Zu Tranströmers möchte ich eigentlich laufen, damit die Freude, ihn nach so vielen Jahren wiederzusehen, und die Beklemmung, nicht zu wissen, ob er sich sehr verändert hat, sich gegenseitig austarieren. 1990 hatte er einen Hirnschlag erlitten, er ist rechtsseitig gelähmt, sein Sprachvermögen reduziert, nur den linken Arm kann er noch bewegen. Aber auch im Rollstuhl reist er wieder, bei Lesungen sitzt er zwischen dem Übersetzer und seiner Frau Monica, die seiner reduzierten Mimik, dem Augenzwinkern, den wenigen Lauten, die er hervorbringt, eine Nachricht abzulesen vermag.

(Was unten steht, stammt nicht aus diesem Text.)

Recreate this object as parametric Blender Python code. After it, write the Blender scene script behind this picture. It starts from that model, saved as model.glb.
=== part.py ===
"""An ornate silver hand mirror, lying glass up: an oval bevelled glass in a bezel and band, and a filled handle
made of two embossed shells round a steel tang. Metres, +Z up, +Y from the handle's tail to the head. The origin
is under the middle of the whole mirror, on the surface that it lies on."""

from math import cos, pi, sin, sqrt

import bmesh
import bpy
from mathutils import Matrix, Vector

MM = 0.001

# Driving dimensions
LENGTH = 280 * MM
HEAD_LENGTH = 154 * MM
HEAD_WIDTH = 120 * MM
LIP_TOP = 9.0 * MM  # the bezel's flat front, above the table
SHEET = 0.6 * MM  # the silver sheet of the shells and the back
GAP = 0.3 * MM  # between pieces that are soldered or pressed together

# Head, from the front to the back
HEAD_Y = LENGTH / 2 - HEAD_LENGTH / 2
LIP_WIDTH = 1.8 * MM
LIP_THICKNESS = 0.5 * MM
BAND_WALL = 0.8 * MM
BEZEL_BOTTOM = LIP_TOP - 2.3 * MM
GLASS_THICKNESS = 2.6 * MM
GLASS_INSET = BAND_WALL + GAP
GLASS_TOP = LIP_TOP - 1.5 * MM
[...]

Aber schon nach der ersten Brücke verliere ich auf der Insel Söderhalm den Weg und rufe ein Taxi. Monica Tranströmer öffnet die Tür. Mit einer Willkommensgeste wischt sie alle Bedenken weg: Da sitzt Tomas Tranströmer und scheint freudig den Kopf zu recken. Die Bewegung ist hinzugedacht, denn er sitzt reglos in seinem Lesesessel, gleich neben dem Stutzflügel, mit all seiner Musik und den Büchern um ihn herum. Aus dem Fenster schaut man auf den Hafen, die Bäume davor ahnt man kaum – der Tivoli mit seinen blinkenden Lichtern schimmert übers dunkle Wasser.

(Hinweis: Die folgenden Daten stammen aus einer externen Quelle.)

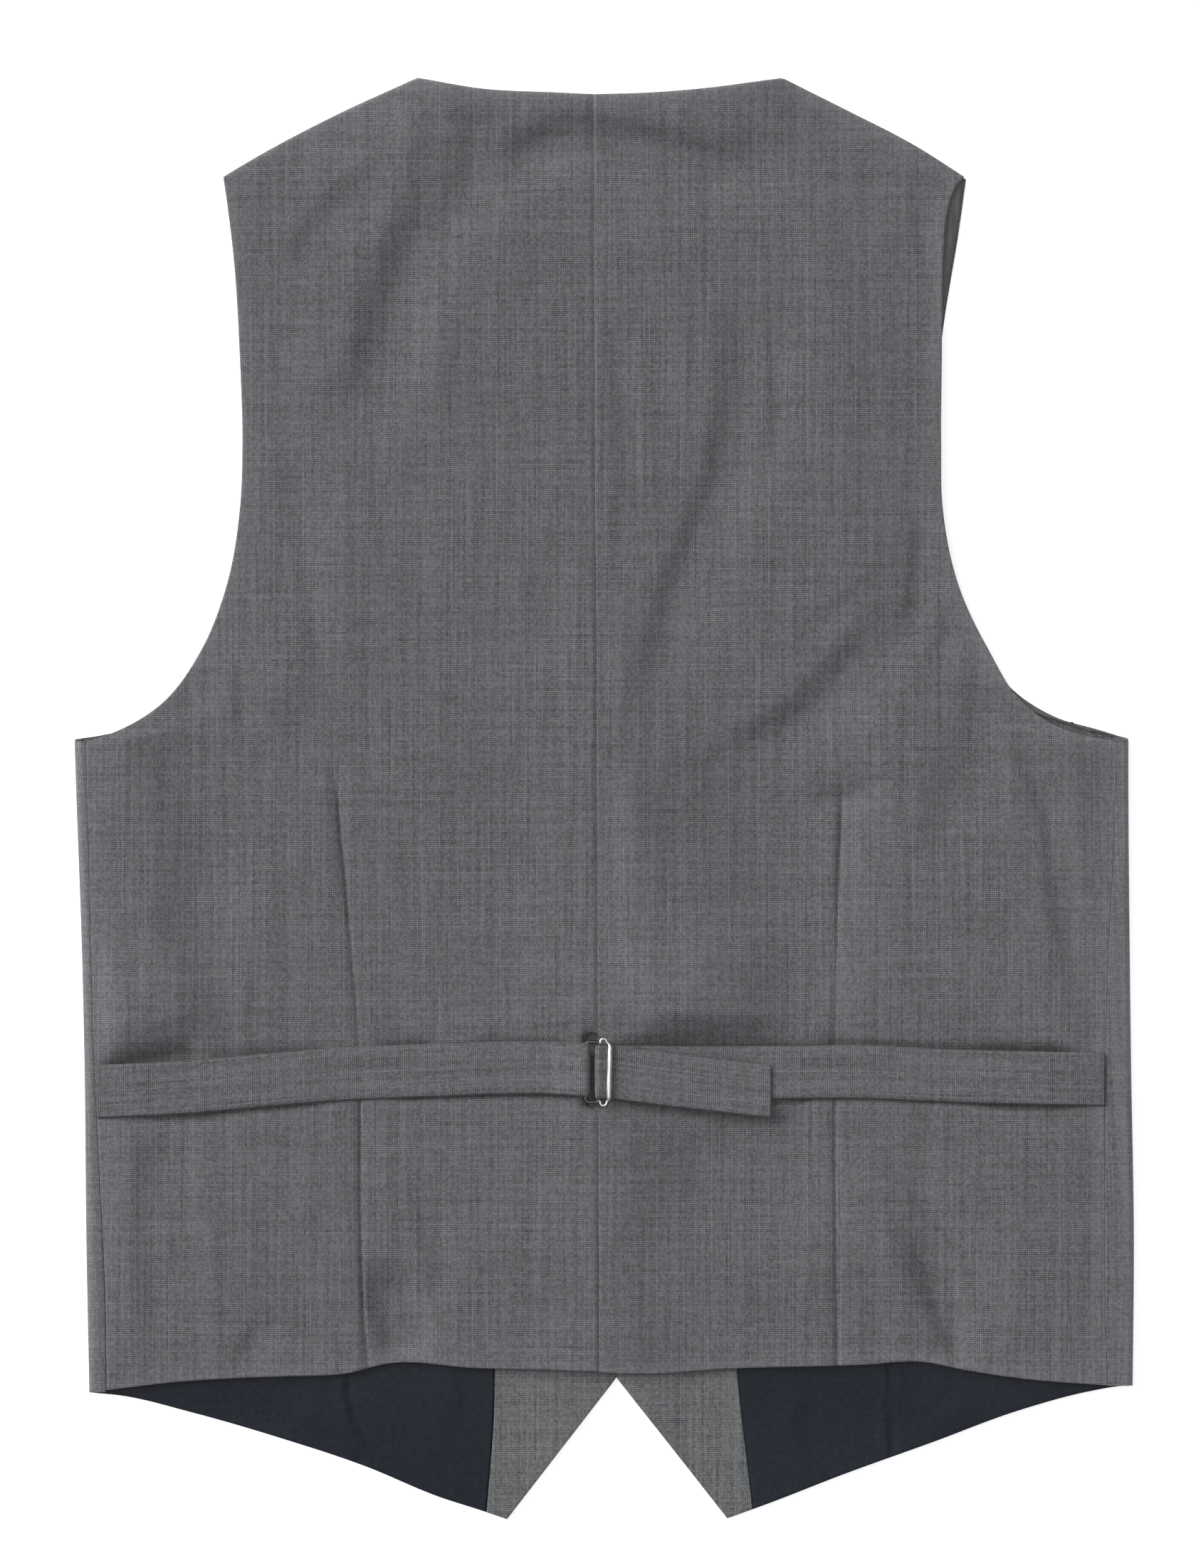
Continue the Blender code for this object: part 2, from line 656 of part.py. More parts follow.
def build():
    """Make every piece of the waistcoat."""
    for old in list(bpy.data.objects):
        bpy.data.objects.remove(old, do_unlink=True)
    collection = bpy.data.collections.new("suit_waistcoat")
    bpy.context.scene.collection.children.link(collection)

    backs = {side: back_grid(side) for side in SIGN}
    fronts = {side: front_grid(side) for side in SIGN}
    for side in SIGN:
        sheet(f"back_{side}", backs[side], BACK_WALL, 1, SUITING, collection)
        sheet(f"front_{side}", fronts[side], FRONT_WALL, -1, SUITING, collection)
        rows = slice(0, LAP_ROWS + 1)
        rise = FRONT_WALL + GAP
        facing = lifted(fronts[side], rows, slice(0, FACING_STEPS + 1), rise, GAP / 2)
        sheet(f"facing_{side}", facing, FACING_WALL, -1, FACING, collection)
        lining_end = FACING_STEPS + LINING_STEPS
        lining = lifted(fronts[side], rows, slice(FACING_STEPS, lining_end + 1), rise, GAP / 2)
        sheet(f"lining_{side}", lining, FACING_WALL, -1, LINING, collection)

    first = sum(row.steps for row in FRONT_EDGE[:5]) + CORNER_STEPS + 1
    rim = slice(FACING_STEPS + LINING_STEPS, FACING_STEPS + LINING_STEPS + FOLD_STEPS + 2)
    strip = lifted(fronts["right"], slice(first, None), rim, FRONT_WALL + GAP, GAP)
    sheet("lining_armhole_right", strip, FACING_WALL, -1, SLEEVE_LINING, collection)

    left_strap(backs["left"], collection)
    right_strap(backs["right"], collection)
    buckle(belt_rows(backs["left"]), belt_rows(backs["right"]), collection)
    for k in range(BUTTON_COUNT):
        button(f"button_{k + 1}", BUTTON_TOP - k * BUTTON_SPACING, collection)


build()
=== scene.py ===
"""Looks of a single-breasted suit waistcoat, laid on its front with its back up.

Every panel is a thin shell of cloth on the form of its solid, with its creases laid in one by
one. Sizes are in millimetres and are turned to metres where a mesh is made. +X is to the
right of someone looking down at the back, +Y runs to the neck and +Z is up.
"""
import logging
import math
from dataclasses import dataclass
from enum import Enum
from typing import Any, Sequence

import bmesh
import bpy
import numpy as np
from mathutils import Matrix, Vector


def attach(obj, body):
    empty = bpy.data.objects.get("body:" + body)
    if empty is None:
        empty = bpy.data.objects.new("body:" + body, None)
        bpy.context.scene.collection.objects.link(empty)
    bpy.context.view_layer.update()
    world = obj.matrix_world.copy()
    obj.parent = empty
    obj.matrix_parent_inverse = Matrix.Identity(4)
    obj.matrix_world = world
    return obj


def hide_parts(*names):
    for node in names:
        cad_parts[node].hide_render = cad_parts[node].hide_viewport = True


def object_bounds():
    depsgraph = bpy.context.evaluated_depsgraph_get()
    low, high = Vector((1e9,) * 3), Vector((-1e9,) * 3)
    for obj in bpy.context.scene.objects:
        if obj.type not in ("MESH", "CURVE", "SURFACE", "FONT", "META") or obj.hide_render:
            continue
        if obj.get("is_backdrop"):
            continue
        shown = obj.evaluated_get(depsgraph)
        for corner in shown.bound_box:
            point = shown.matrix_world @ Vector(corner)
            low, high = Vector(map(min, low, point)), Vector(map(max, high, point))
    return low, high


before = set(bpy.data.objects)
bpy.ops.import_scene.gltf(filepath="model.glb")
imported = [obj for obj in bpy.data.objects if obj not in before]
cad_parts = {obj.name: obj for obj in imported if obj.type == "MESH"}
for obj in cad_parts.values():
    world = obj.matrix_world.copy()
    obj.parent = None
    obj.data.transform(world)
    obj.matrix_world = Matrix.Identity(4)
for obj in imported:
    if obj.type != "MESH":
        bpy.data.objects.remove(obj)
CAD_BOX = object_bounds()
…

Nach dem Bericht, dass sein Bild schon in der U-Bahn zu sehen war, denkt man, ein Lächeln zu entdecken. Aber die Briefmarke habe ich noch nicht gesehen. Wir gehen die Reihe der Freunde durch, zählen die neuen Bücher, eine Minute Schweigen für seinen im Sommer 2013 verstorbenen deutschen Übersetzer Hanns Grössel, den beide sehr liebten, Neuigkeiten über Michael Krüger und Hubert Burda – der Petrarca Preis, der ihn in Europa zur festen Größe werden ließ. Und schon gibt es Essen: Hechtklöße und Flusskrebse und Riesling und noch den Rest Champagner. Die Kerzen strahlen.

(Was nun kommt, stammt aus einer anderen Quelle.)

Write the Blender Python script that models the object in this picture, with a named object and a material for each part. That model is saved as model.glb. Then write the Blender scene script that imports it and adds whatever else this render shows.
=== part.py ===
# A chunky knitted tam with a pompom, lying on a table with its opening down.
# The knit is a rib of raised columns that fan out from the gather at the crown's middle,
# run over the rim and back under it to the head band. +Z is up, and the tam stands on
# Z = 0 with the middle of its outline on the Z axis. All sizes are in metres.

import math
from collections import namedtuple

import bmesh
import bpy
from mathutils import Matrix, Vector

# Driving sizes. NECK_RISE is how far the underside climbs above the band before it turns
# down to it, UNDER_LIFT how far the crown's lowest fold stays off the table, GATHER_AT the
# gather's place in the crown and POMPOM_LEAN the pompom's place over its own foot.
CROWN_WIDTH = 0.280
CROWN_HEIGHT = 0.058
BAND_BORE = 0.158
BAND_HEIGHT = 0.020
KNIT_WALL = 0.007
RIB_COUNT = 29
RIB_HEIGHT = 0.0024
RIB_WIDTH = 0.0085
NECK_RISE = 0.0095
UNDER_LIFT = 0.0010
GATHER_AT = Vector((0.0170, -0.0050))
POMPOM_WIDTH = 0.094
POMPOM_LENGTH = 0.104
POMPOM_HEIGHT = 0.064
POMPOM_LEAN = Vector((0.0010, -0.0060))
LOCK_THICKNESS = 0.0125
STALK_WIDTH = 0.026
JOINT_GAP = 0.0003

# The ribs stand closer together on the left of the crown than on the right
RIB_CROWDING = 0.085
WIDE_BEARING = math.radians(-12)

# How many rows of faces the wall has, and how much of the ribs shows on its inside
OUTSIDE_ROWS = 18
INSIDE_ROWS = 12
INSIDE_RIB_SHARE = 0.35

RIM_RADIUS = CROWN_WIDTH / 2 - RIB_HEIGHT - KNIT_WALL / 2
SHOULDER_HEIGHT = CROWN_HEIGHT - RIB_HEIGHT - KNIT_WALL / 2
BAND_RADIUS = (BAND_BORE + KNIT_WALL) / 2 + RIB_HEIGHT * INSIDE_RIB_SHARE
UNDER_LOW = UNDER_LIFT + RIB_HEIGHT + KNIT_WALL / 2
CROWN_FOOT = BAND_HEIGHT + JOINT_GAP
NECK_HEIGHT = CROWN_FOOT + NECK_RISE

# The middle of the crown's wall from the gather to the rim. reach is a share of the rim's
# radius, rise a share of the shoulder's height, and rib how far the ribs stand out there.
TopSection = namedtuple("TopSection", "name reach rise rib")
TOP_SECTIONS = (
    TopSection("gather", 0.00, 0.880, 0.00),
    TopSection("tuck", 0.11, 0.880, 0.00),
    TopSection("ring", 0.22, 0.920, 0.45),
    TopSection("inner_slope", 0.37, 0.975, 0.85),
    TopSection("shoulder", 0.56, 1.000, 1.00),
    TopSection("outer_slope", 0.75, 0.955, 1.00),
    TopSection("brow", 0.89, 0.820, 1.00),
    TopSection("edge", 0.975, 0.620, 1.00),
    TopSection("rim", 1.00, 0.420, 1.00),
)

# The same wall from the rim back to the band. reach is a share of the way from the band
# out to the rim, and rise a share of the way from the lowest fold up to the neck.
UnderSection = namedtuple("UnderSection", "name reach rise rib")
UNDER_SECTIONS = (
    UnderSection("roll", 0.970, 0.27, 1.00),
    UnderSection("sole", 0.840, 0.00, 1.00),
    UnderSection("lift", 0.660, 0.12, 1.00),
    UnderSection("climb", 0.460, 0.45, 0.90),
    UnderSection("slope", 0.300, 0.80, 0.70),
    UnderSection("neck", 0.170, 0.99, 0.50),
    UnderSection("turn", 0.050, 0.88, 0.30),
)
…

Aber es ist so viel Müdigkeit in ihm. Nach dem Mittagsmahl gibt es für ihn Mittagsschlaf, wir anderen trinken Kaffee im Wohnzimmer mit, wie ich errate, dem Bücherschrank, dem er ein Gedicht gewidmet hat. Im Briefwechsel mit seinem amerikanischen Übersetzer Robert Bly wurde der Schrank zum Musterbeispiel der Diskretion Tranströmers. Bly war im Vorjahr in Stockholm gewesen und hatte Tranströmers Mutter kennengelernt, der es damals schon nicht gut ging. In der Zwischenzeit war sie gestorben. Der Schrank in dem Gedicht, das Bly gerade übersetzte, gehört einer »toten Frau« – und Bly fragt in seinem Brief, wer diese tote Frau sei und wie es seiner Mutter gehe. Mit viel Takt möchte Tomas der Antwort ausweichen, aber seinem Text verleiht das eine beinahe fröstelnde Distanz. Und nun sitzen wir direkt davor, und Tranströmer möchte den Text auf Deutsch hören – er achtet auf jede Silbe der Übersetzung Hanns Grössels wie auf eine vertraute Melodie auf einem fremd gewordenen Instrument. Von den Fremdsprachen ist ihm nur das Englische passiv geblieben, und der Bücherschrank ist alles, was er aus der Wohnung seiner Mutter an sich nahm: »Die Wahrheit braucht keine Möbel. Ich bin einmal um das Leben gereist und zum Ausgangspunkt zurückgekehrt: ein leergeblasenes Zimmer.« Schweigen. Ist er ratlos, müde, überwältigt? In einem Buch findet Monica ein Foto seiner Mutter, über das Tomas sanft streichelt.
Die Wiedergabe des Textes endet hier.